Yao and Then
Is Yao ready, or has his body gotten the best of him?
by Rudy Raya
After his season-long absence from the hardwood, Yao Ming made his return to the basketball on Tuesday while going through a shooting session for a group of media members at the team’s practice facility. Though he was severely winded in his post workout interviews, Yao’s mobility and moves around the basket seemed to be intact and ready for the upcoming season. With several pre-season games in China already scheduled for mid-October, could the Rockets be pushing Yao’s comeback a little prematurely?
Yao has always had even bigger expectations. Many figured his height alone would make him “The Great Wall of China,” figuratively, in basketball terms. And even now, after coming off of one of the worst injuries in NBA history to one of the biggest players in NBA history, expectations are for him to come back and pick up right where he left off. His impressive career averages bordering on 20 and 10 make his return to the NBA the biggest asset in Houston’s playoff push, but in all likelihood, Yao’s success won’t come overnight.
Throughout his seven years in the NBA, along with his looming size, Yao has been synonymous with automatic all-star bids, amazing commercials and, especially, injuries. When Yao went down in the 2009 playoff series against the Los Angeles Lakers with what was first called a sprained ankle, the outlook on the rest of his career was extremely bleak. The hairline fracture diagnosis made it seem like his ankle was a jigsaw puzzle in a pool of Jell-O that some million-dollar doctors had to put back together.
The injury would require reconstructive foot surgery and an amazing amount of rehab just for him to walk again, let alone play professional basketball. The term “reconstructive surgery” is scary enough, bringing to mind images of drills, hammers and hard hats, but on the bright side, at least he would have a robot foot to match his robot voice. All jokes aside, recovering from an injury like that requires months of rehabilitation and would truly be Yao’s biggest test of strength and determination.
So instead of running up and down the court over the past season, Yao was learning to walk again. Taking baby steps — gigantic, size 18, bobbling baby steps — on his way back to becoming the dominant player that he once was.
During this mostly over-hyped and unsatisfying offseason that featured LeBron’s hour-long State of the Union Address, it would be easy to forget other players in the League. But before he went down, Yao was arguably the best center in the League. His 7-6 stature made him the Mount Everest of the NBA, and his skill set of post moves is something Dwight Howard could only dream of. Yao’s size alone is an impending force, and, with his added wingspan, he can basically throw down on his tippy toes. But who knows just how long his ankle will hold together under his huge frame until the nuts and bolts start popping off and exploding.

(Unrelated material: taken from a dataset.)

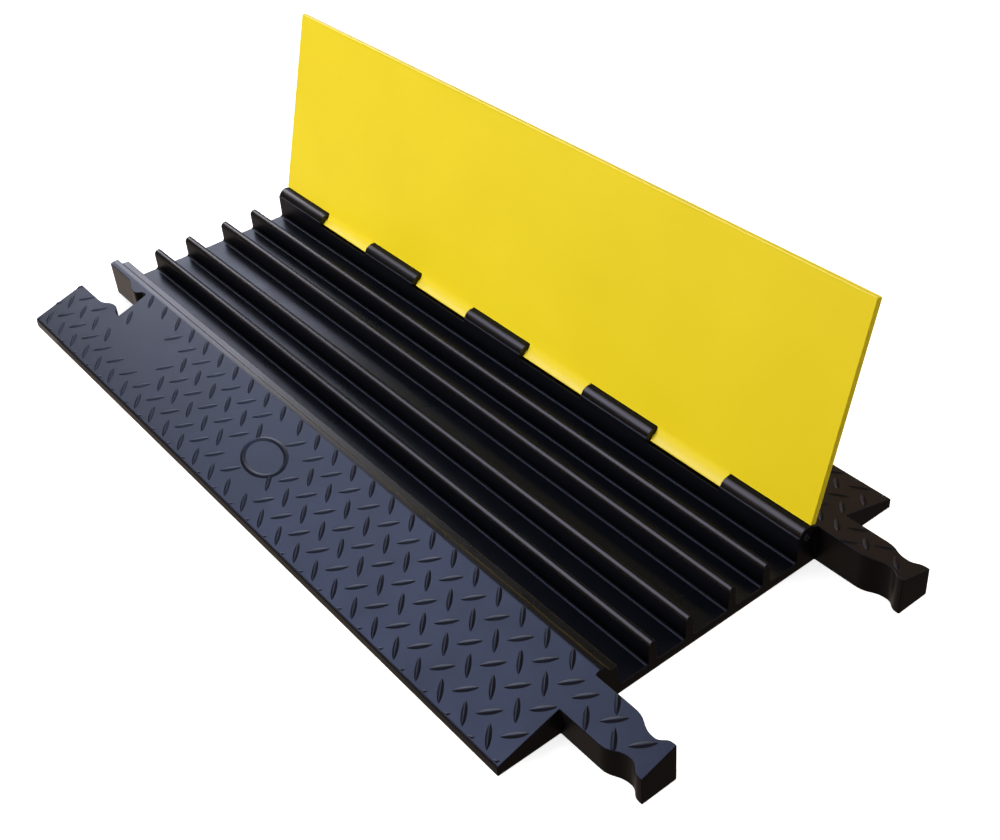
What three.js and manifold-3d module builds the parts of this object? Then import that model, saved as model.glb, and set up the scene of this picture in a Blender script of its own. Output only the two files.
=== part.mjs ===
// Five-channel floor cable ramp: a moulded rubber base with two ramps, four cable dividers and
// interlocking ends, and a hinged lid standing open on a steel rod.
// Millimetres, +Z up. Origin: middle of the module's underside. +X runs along the channels
// towards the plug end, +Y runs from the front ramp towards the hinge.
import * as THREE from 'three';
import { mergeVertices } from 'three/addons/utils/BufferGeometryUtils.js';
import Module from 'manifold-3d';

const wasm = await Module();
wasm.setup();

// Module
const MODULE_LENGTH = 900;
const MODULE_WIDTH = 480;
const TOE_HEIGHT = 8.4;
const TOE_ROUND = 2.6;
const RAMP_RUN = 111.5;
const CREST_HEIGHT = 43.4;
const CREST_FLAT = 4.6;
const CREST_ROUND = 2.4;
const CREST_WALL_SLOPE = 3.6;
const LEDGE_HEIGHT = 35.7;
const LEDGE_WIDTH = 8;
const WALL_DRAFT = 1.6;
const FLOOR_THICKNESS = 10.3;
const FOOT_FILLET = 4;

// Cable dividers
const MIDDLE_CHANNEL_PITCH = 52.4;
const SIDE_CHANNEL_PITCH = 43.1;
const DIVIDER_HEIGHT = 35.2;
const DIVIDER_TOP_WIDTH = 9.6;
const DIVIDER_FOOT_WIDTH = 14;
const DIVIDER_TOP_ROUND = 4.2;

// Hinge
const HINGE_BEFORE_CREST = 7.5;
const KNUCKLE_RADIUS = 11.2;
const KNUCKLE_COUNT = 9;
const KNUCKLE_END_GAP = 0.5;
const KNUCKLE_SWING_GAP = 0.6;
const HINGE_WALL_THICKNESS = 2.2;
const ROD_RADIUS = 4;
const ROD_GAP = 0.3;
const ROD_RECESS = 2;

// Lid
const LID_THICKNESS = 7;
const LID_FRONT_GAP = 1.9;
const LID_LEAN = 16;
const LID_EDGE_ROUND = 1.8;
const LID_REST_GAP = 0.3;
const AXIS_BELOW_LID = 0.4;

// Interlocking ends
const PLUG_INSET = 86.5;
const PLUG_LENGTH = 96.5;
const PLUG_TIP = 3.5;
const PLUG_FLARE = 16;
const PLUG_WAIST = 29;
const PLUG_WIDTH = 40;
const PLUG_NECK_WIDTH = 24.4;
const PLUG_HEAD_WIDTH = 37.6;
const SOCKET_SIDE_GAP = 0.7;
const SOCKET_END_GAP = 1;

// Smoothness of the facets
const ARC_STEPS = 4;
const ROUND_STEPS = 28;
const CURVE_STEPS = 8;
const CUT_MARGIN = 5;

// Places that follow from the sizes
const HALF_LENGTH = MODULE_LENGTH / 2;
const HALF_WIDTH = MODULE_WIDTH / 2;
const CREST_Y = HALF_WIDTH - RAMP_RUN;
const RAMP_SLOPE = (CREST_HEIGHT - TOE_HEIGHT - TOE_ROUND) / RAMP_RUN;
const CREST_WALL_FOOT = CREST_Y - CREST_FLAT - CREST_ROUND - CREST_WALL_SLOPE;
const LEDGE_INNER_Y = CREST_WALL_FOOT - LEDGE_WIDTH;
const HINGE_OFFSET = CREST_Y - HINGE_BEFORE_CREST;
const HINGE_Z = LEDGE_HEIGHT + LID_REST_GAP - AXIS_BELOW_LID;
const KNUCKLE_LENGTH = MODULE_LENGTH / KNUCKLE_COUNT;
const POCKET_RADIUS = KNUCKLE_RADIUS + KNUCKLE_SWING_GAP;
const HINGE_WALL_Y = HINGE_OFFSET - POCKET_RADIUS - HINGE_WALL_THICKNESS;
const LID_REACH = HINGE_OFFSET + CREST_WALL_FOOT - LID_FRONT_GAP;
const OPEN_ANGLE = THREE.MathUtils.degToRad(90 + LID_LEAN);
const PLUG_HEAD_AT = PLUG_LENGTH - PLUG_TIP;
const PLUG_NECK_AT = PLUG_HEAD_AT - PLUG_FLARE;
const PLUG_STRAIGHT = PLUG_NECK_AT - PLUG_WAIST;
const DIVIDERS = [-1, 1].flatMap((side) => [
  side * MIDDLE_CHANNEL_PITCH / 2,
  side * (MIDDLE_CHANNEL_PITCH / 2 + SIDE_CHANNEL_PITCH),
]).sort((a, b) => a - b);

const rubber = new THREE.MeshStandardMaterial({ color: 0x2e323b, roughness: 0.62, metalness: 0 });
const yellow = new THREE.MeshStandardMaterial({ color: 0xe6cf2e, roughness: 0.5, metalness: 0 });
const steel = new THREE.MeshStandardMaterial({ color: 0x8c9096, roughness: 0.35, metalness: 1 });

// Points of a circular arc, from one angle to another, in degrees
function arc(centreA, centreB, radius, from, to, steps = ARC_STEPS) {
  const points = [];
  for (let i = 0; i <= steps; i += 1) {
    const angle = THREE.MathUtils.degToRad(from + (to - from) * i / steps);
    points.push([centreA + radius * Math.cos(angle), centreB + radius * Math.sin(angle)]);
  }
  return points;
}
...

Yao has always been more of a fine wine and matured at his own pace. He’s notorious for taking things slow and steady such as his movements, his progression, his sentences, and now his recovery from this devastating injury. Even with his tortoise-like approach to the hare-quick game of NBA basketball, Yao has made the League and the game adjust to him, and this situation is no different.
An injury like this is unprecedented in the NBA and to lie out any sort of timetable is foolish. The balance between a player’s health and the success of his team has become so askew that health concerns are almost always of secondary importance. While the Rockets organization will make sure to limit the minutes and not rush their multi-million dollar investment, Yao needs to take full control of his career and be the one to determine how long it will take him to, literally, get his feet back under him; not his fans and definitely not his contract.
Though doctors have cleared Yao for his return, there is going to a be a great deal of rust that Yao will have to shake off before he can step foot back on the court. And the last thing the Rockets want is to bring him back too early like and have a situation like the Amar’e Stoudemire microfracture surgery from several years ago.
It’s Coach Rick Adelman and his coaching staff’s job to slowly wean Yao back into the Rocket’s gameplan and make sure that the soon-to-be 30-year-old big man is working at his own pace toward becoming the intimidating, superstar presence that they and NBA Store need him to be. Surprisingly, the 1.3 billion people in China don’t want to buy Chase Budinger jerseys.